The Asset 20 Jan 2016
 
BEIJING -  Credit rating agencies are now a major participant in China’s US$7 trillion bond market.
 
Judging by the quality and number of reports local rating agencies churn out yearly, few would disagree that credit rating agencies play a vital role in the development of the capital markets. In 2015, a total of 2,617 bonds were rated by Chinese rating agencies.
 
“Bond transaction prices in the secondary market indicate that credit rating agencies are generally accepted by investors,” says Li Zhenyu, vice-president and chief research officer at China Lianhe Credit Rating.
 
Li delivered a keynote speech before delegates at The Asset 10th Asian Bond Market Summit 2016 held today at The Westin Beijing Financial Street Hotel.
 
Lianhe is one of the top domestic rating agencies in China. Fitch Ratings is a key shareholder in the company.
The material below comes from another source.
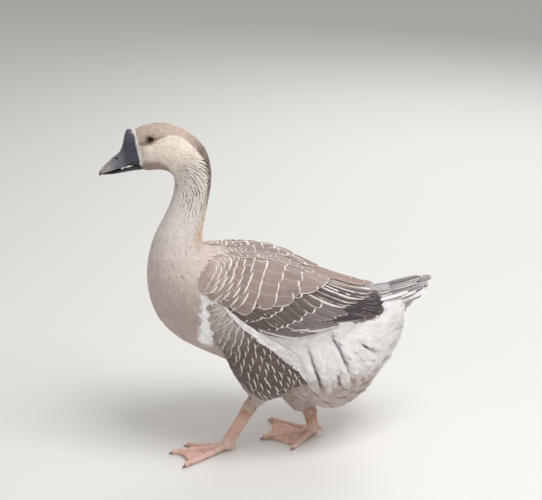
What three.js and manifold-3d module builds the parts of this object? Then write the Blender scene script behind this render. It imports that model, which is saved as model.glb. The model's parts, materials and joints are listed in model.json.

Last year, Lianhe released 96 research reports and published a book entitled “Credit Rating Theory and Practice”, which focuses on ratings methodology in the China market.
 
China’s rating industry, however, is also fraught with challenges.  
 
Li says that a major issue among local rating agencies is their tendency to issue favourable rating actions for borrowers. Rating firms are also quick to issue upgrades while slow with downgrade actions. This results in credit ratings that aren’t reflective of market developments, generating scepticism among investors.
 
 “The mechanism for testing probability of default needs to be further developed. Ratings based on competition for business by rating agencies is a problem,” Li adds.
 
He notes that bond investors need to abandon the “default bailout” mentality, a common perception where investors assume that the government will automatically bail out defaulting bond issuers.
 
“A well-established bond mechanism should be developed. Investors should be guided and be aware of the limitations of external ratings, which should be used as a valuable reference tool,” Li says.
 
Bond issuers should also be encouraged to seek more than one rating for their bond issues, a common practice among bond issuers in the international market.
 
“Double rating should be actively promoted and investors should be encouraged to use double ratings,” Li says.